A month ago in raised bed no. 3, we put in lettuce, carrots and black kale, plants from the garden centre.

Some of the lettuces are starting to bolt but the carrots haven’t done much. Carrots aren’t always successful when replanted because of the risk of damage to those delicate tap roots.

pigeon

The Cavolo Nero was beginning to outgrow the mesh tunnel cloche we’d covered it with to protect it from egg-laying cabbage whites and our ever-hungry wood pigeons.

In my opinion, our pitifully small carrots tasted more wholesome than the shop-bought variety. The freshly-picked leaves of Cavolo Nero were excellent: ‘rich, mellow and autumnal’ would be my attempt to describe the flavour.

Beetroot and Marigolds

sketches of beetroot and marigold

Immediately I start drawing, a hoverfly zooms in and settle on the lime green top of my pen. As I work there’s a continuous chiff chaff and a v. loud blackbird, with house martins chittering overhead.

Despite several overnight frost setbacks our veg is making progress.

Raised Bed

The blackbird is singing from the crab apple, the chiff-chaff more or less continuous from the blackthorn at the edge of the wood. There’s an occasional wood pigeon calling softly in the background and raucous sparrows erupting every now and then in the holly and hawthorn hedge.

It’s sunny with a bit of a breeze; an male orange tip is the only butterfly I spot as I draw.

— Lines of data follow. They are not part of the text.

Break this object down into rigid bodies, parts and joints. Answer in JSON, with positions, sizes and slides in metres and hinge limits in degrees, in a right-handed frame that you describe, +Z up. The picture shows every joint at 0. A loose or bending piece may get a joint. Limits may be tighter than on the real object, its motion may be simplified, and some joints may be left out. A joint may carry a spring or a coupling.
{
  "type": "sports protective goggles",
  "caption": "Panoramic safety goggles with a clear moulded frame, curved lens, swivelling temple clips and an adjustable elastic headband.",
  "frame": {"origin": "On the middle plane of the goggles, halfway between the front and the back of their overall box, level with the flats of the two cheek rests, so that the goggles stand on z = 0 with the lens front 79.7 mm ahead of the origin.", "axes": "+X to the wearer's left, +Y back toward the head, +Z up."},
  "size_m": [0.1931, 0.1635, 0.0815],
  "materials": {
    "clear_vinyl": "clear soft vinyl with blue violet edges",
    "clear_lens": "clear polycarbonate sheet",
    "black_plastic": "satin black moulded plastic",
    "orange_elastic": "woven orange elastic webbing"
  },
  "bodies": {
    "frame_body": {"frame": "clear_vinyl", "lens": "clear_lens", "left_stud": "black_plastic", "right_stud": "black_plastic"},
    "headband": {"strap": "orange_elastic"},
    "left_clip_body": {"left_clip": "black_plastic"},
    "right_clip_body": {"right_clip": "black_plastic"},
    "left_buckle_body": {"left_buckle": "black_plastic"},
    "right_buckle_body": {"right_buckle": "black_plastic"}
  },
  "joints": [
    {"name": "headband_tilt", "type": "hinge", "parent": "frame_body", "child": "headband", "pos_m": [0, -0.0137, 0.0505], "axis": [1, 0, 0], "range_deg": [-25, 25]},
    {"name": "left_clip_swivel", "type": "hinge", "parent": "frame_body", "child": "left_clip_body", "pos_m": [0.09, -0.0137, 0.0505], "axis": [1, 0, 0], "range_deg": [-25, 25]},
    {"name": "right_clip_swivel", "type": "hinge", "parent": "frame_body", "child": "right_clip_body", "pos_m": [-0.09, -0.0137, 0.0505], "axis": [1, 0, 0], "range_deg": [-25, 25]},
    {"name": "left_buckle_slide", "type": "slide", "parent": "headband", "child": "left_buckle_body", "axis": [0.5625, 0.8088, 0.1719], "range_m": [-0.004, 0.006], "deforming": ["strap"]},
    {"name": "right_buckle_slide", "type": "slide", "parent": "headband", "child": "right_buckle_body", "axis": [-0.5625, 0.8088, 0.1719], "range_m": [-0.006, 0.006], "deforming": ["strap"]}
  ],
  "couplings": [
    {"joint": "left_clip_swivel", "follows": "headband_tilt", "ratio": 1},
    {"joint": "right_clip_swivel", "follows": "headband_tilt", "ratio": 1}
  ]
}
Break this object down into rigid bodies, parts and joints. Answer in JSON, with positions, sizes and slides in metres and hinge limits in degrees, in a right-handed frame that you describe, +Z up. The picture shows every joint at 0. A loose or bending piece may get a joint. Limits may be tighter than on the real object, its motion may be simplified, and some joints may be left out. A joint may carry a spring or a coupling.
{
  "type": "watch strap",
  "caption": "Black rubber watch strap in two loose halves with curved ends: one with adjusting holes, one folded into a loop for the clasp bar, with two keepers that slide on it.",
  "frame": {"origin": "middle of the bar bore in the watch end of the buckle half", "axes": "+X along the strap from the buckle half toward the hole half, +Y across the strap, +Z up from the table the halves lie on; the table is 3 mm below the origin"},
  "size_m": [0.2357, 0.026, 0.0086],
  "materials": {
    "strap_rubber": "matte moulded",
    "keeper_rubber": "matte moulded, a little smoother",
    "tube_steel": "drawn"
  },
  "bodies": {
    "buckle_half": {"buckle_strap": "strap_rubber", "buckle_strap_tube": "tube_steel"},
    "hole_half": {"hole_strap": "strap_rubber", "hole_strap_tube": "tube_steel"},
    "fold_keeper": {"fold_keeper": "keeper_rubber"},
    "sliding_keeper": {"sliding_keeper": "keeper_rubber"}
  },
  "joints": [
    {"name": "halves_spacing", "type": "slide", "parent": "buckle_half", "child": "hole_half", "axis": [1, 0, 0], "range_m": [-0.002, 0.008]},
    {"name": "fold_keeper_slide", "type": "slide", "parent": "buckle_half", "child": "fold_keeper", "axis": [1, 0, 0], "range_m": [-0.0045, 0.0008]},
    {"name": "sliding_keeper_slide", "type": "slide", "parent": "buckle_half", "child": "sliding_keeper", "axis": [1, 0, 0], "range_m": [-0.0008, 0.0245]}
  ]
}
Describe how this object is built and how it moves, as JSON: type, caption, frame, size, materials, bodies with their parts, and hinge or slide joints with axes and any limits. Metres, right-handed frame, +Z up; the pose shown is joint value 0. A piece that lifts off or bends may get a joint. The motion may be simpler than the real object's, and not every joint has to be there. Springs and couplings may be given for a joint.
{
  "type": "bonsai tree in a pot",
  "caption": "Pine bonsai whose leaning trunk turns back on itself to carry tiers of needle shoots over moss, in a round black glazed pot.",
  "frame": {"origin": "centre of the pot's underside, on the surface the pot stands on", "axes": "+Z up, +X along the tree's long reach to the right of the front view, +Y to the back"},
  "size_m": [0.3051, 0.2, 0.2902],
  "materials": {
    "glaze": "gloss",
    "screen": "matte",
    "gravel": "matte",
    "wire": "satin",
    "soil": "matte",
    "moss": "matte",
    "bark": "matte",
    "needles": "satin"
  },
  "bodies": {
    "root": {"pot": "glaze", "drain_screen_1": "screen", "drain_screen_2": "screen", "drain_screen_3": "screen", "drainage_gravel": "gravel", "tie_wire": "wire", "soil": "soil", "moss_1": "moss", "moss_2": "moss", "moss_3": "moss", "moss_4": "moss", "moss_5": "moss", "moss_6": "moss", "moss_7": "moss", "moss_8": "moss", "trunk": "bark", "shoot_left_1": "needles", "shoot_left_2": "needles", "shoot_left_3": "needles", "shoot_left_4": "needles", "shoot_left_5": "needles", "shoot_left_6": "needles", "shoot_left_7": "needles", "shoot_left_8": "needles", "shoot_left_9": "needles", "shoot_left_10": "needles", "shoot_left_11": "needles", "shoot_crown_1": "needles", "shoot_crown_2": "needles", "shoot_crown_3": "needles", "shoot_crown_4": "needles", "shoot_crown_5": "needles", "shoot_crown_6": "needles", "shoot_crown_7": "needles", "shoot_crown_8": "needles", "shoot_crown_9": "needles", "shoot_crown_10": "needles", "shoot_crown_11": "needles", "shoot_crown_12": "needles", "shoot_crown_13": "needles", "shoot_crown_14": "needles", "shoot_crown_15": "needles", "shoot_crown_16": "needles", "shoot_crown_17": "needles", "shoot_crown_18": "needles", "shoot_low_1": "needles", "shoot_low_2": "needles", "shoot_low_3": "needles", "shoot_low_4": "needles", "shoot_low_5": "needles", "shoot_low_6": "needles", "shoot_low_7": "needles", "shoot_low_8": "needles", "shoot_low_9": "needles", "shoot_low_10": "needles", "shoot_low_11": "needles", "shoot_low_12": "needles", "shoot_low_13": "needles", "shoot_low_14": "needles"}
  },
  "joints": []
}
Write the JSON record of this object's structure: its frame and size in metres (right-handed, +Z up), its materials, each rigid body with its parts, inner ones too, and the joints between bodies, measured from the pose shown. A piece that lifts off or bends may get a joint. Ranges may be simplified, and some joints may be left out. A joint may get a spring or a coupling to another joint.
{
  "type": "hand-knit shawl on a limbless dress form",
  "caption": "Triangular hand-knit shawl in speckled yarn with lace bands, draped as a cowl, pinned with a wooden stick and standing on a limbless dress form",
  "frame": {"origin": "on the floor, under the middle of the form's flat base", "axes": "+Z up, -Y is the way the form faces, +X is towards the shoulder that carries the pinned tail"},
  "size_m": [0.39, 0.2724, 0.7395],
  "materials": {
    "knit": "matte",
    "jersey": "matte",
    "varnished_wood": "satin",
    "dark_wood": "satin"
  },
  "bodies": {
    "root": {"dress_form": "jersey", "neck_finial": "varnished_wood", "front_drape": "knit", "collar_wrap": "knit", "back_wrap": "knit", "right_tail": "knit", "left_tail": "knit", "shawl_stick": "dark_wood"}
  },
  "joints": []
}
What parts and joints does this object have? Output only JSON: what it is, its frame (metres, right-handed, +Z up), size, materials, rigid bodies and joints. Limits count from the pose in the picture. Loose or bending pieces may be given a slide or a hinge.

Spanish bluebell behind the pond has now gone to seed. The lungwort has gone to seed and is wilting in the sun.

Borlotti Beans

borlotti bean plants

These borlotti beans are ready to go in growing around a couple of wigwams of bamboo canes. The broad beans, sown in the ground a month ago are now emerging.

borlotti bean seedling

It might be best to pot on our rather alien-looking courgette seedlings and grow them on in the greenhouse before planting them out in the raised bed.

courgette

Leeks

Our leeks are smaller than usual as we were late planting them out as we waited for our new raised beds to be constructed.

It’s rather late to be harvesting them but they’re fine. It’s encouraging to have such a good crop from the revamped veg beds.

They worked well in our leek, courgette and Boursin cheese tart.